Weaver, the Johns Hopkins researcher, has helped organized a meeting, planned for Aug. 14-16 at Johns Hopkins University Applied Physics Laboratory, that aims to bring astronomers of varying viewpoints together to discuss the controversy.

"We're not trying to slam the IAU, it's just that we also don't want to lead people to the idea that there's a handful of people who decide where science should go," Weaver said. The meeting is designed to "address this question in terms of a scientific conference." He said no votes will be taken at the meeting. Rather, it's a time to "sit back and take stock of everything we've learned in the past couple of decades."

The term plutoid joins a host of other odd words — plutinos, centaurs, cubewanos and EKOs — that astronomers have conjured in recent years to define objects in the outer solar system, whose appearance seems to grow more complex every year.

Kortenkamp wonders if "plutoid" isn't just one more confusing term in the cosmic lexicon.

"So Pluto is a Kuiper belt object, a plutino (the unofficial but nearly universally accepted name for objects in the 2:3 resonance with Neptune), a dwarf planet, and now also a plutoid?" he said. "If the IAU is trying to make things more clear, I think it needs to try again.
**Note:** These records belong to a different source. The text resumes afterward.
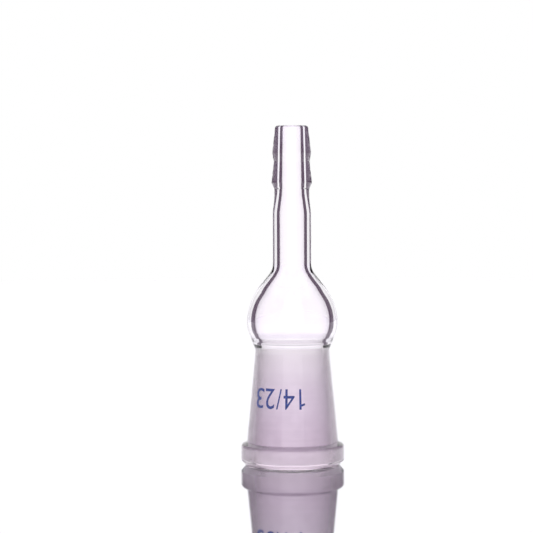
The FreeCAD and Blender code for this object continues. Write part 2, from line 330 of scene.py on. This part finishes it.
class Shader:
    """The nodes of one material or world."""

    def __init__(self, owner):
        owner.use_nodes = True
        self.tree = owner.node_tree
        self.tree.nodes.clear()

    def add(self, kind, settings=None, inputs=None):
        """Adds a node, makes its settings first, and then fills its sockets with values or links."""
        node = self.tree.nodes.new(kind)
        for name, value in (settings or {}).items():
            setattr(node, name, value)
        for name, value in (inputs or {}).items():
            if isinstance(value, Value):
                self.tree.links.new(value.socket, node.inputs[name])
            else:
                node.inputs[name].default_value = value
        return node

    def value(self, kind, settings=None, inputs=None, output=0):
        """Adds a node and gives one of its outputs."""
        return Value(self, self.add(kind, settings, inputs).outputs[output])

    def math(self, operation, *terms):
        return self.value("ShaderNodeMath", {"operation": operation}, dict(enumerate(terms)))

    def ramp(self, value, low, high, to_low=0.0, to_high=1.0):
        """Goes smoothly from one number to another while the value goes from low to high."""
        inputs = {"Value": value, "From Min": low, "From Max": high, "To Min": to_low, "To Max": to_high}
        return self.value("ShaderNodeMapRange", {"interpolation_type": "SMOOTHSTEP"}, inputs)

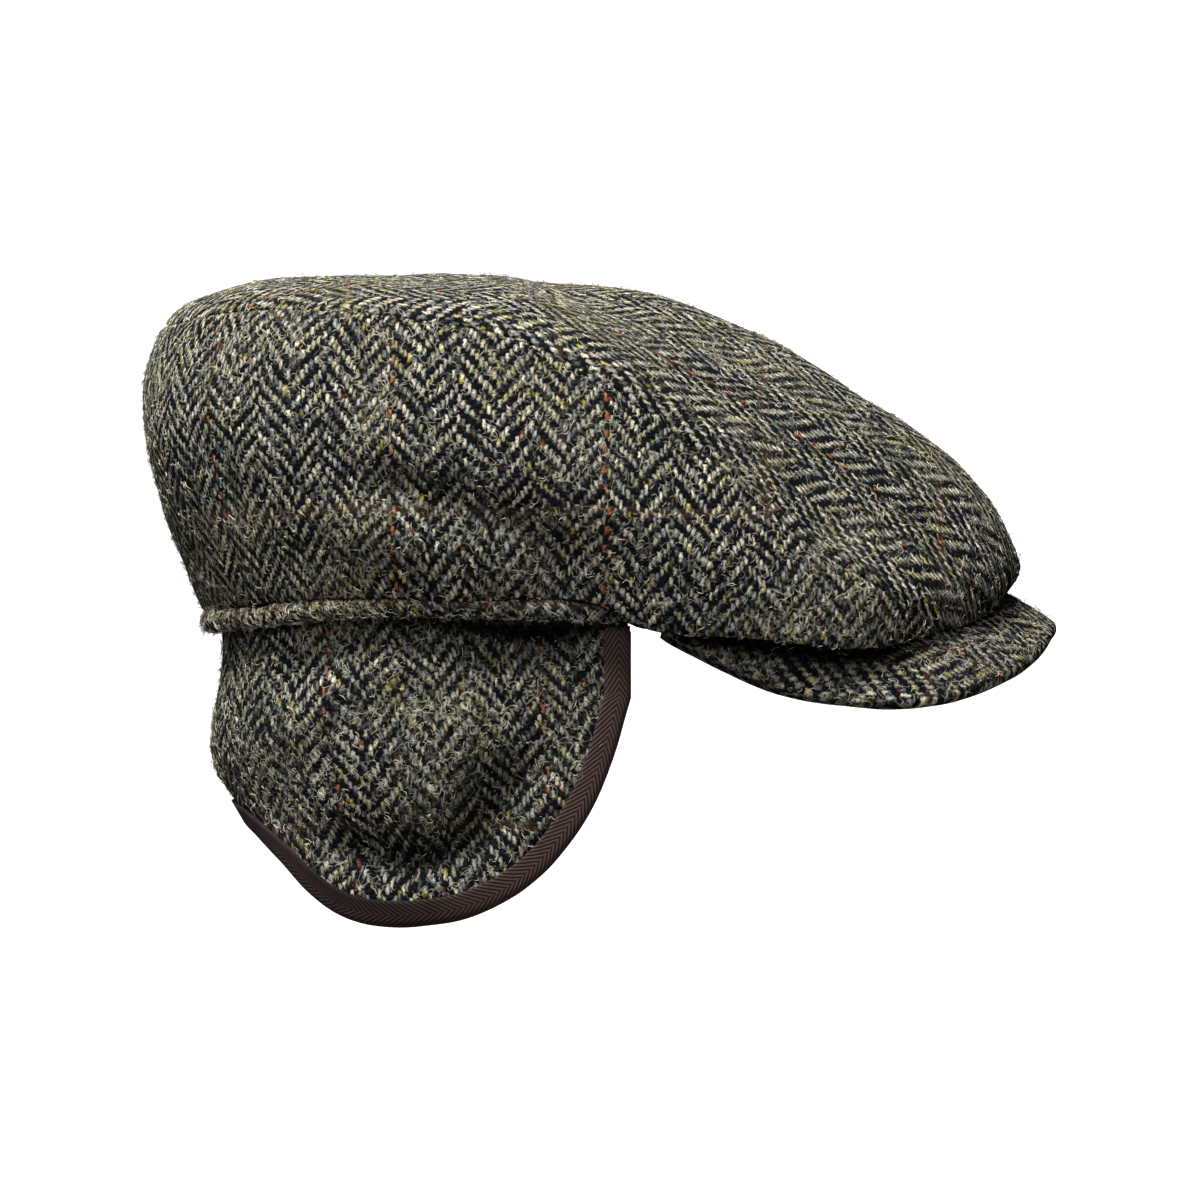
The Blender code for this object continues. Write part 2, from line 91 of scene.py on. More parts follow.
# Crown sections. Angle; then radius as a share of the crown's plan oval and height as a share of the
# crown's height, at the fullest point, the upper side, the shoulder and the top
CROWN_SECTIONS = (
    (0, 1.014, 0.140, 0.932, 0.385, 0.709, 0.636, 0.380, 0.900),
    (12, 1.004, 0.125, 0.929, 0.350, 0.712, 0.620, 0.381, 0.895),
    (20, 0.994, 0.096, 0.920, 0.296, 0.715, 0.585, 0.390, 0.887),
    (30, 0.978, 0.072, 0.905, 0.235, 0.735, 0.537, 0.407, 0.875),
    (40, 0.972, 0.078, 0.905, 0.238, 0.773, 0.514, 0.428, 0.872),
    (50, 0.950, 0.120, 0.897, 0.345, 0.782, 0.583, 0.442, 0.876),
    (60, 0.947, 0.190, 0.894, 0.485, 0.779, 0.682, 0.456, 0.883),
    (70, 0.964, 0.295, 0.900, 0.590, 0.778, 0.755, 0.470, 0.898),
    (90, 1.000, 0.430, 0.908, 0.745, 0.775, 0.849, 0.485, 0.940),
    (115, 0.985, 0.500, 0.907, 0.814, 0.772, 0.902, 0.475, 0.962),
    (140, 0.975, 0.561, 0.905, 0.854, 0.775, 0.938, 0.455, 0.985),
    (160, 0.990, 0.590, 0.940, 0.821, 0.825, 0.936, 0.453, 0.998),
    (180, 1.000, 0.585, 0.973, 0.800, 0.862, 0.938, 0.460, 1.005),
)

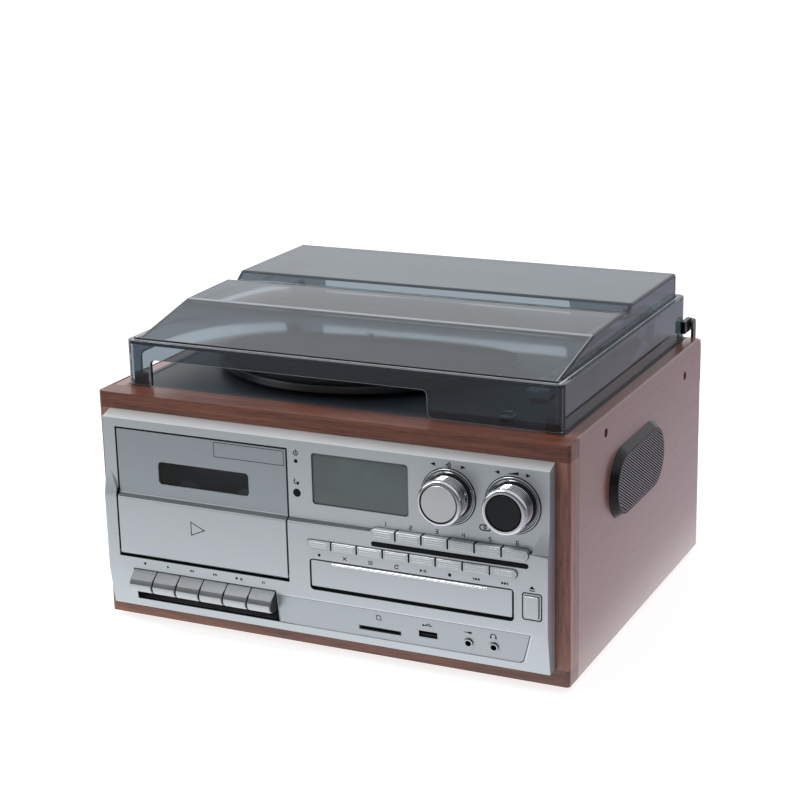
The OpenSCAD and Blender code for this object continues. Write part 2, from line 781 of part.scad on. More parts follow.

This is just another layer of confusion that will feed the 'Pluto is a planet' camp at the [Johns Hopkins] meeting."

Kortenkamp also thinks the new defiinition leaves Ceres up in the air: "And this '-oid' classification doesn't apply to Ceres?" he asked. "Okay, so does that means we continue calling Ceres an ASTERoid?"

Asked whether Ceres remains a dwarf planet and is not an asteroid, Bowell, the IAU official, said: "I think so!"